Près de Grenoble, à Meylan, le quartier des Béalières demeure un exemple particulièrement intéressant, notamment pour l’implication des acteurs publics. Entre la fin des années 1970 et les années 1980, l’architecte Charles Fourrey se consacre à sa réalisation, d’abord en tant qu’aide à la maîtrise d’ouvrage, puis engagé pendant quatre ans au sein même de la mairie. Le quartier compte trois projets d’habitat autogéré avec locaux communs, dont les sept logements du groupe Hélix (architecte Jean Achard) et les 13 de l’association Les Naïfs, destinés à la location participative (André Zanassi architecte).
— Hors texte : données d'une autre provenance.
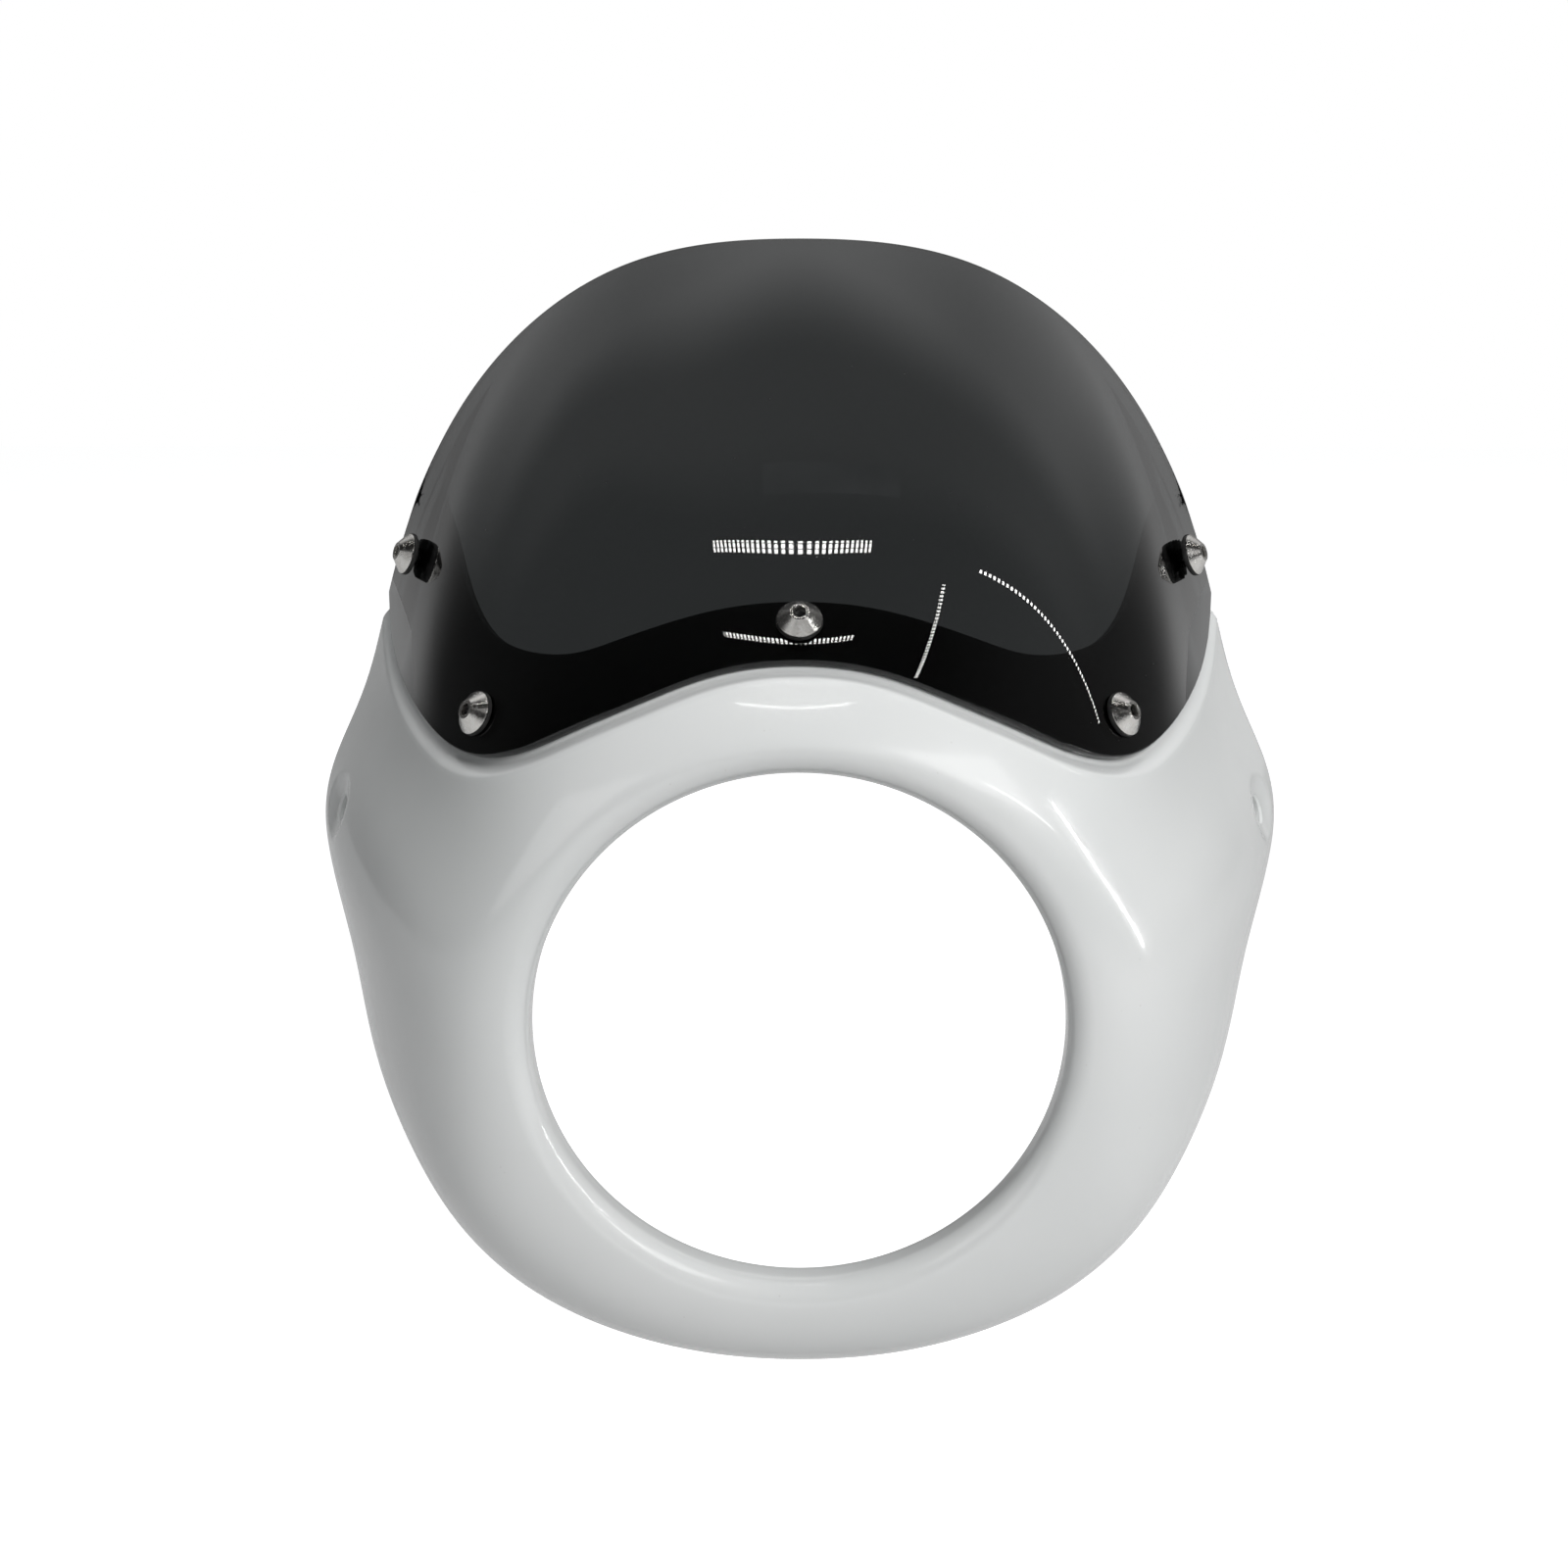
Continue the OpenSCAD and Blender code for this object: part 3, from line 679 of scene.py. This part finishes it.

Plusieurs objectifs d’urbanisme et d’habitat durables sont intégrés : composition attentive au site existant, prise en considération des qualités environnementales du lieu (exposition sud, vues), primauté donnée aux piétons dans l’organisation des espaces extérieurs, intégration en amont du projet d’équipements collectifs de proximité, démarche de concertation entre les différents acteurs de l’aménagement, participation des habitants à la conception du projet, volonté de favoriser la diversité sociale et, enfin, développement des relations de voisinage.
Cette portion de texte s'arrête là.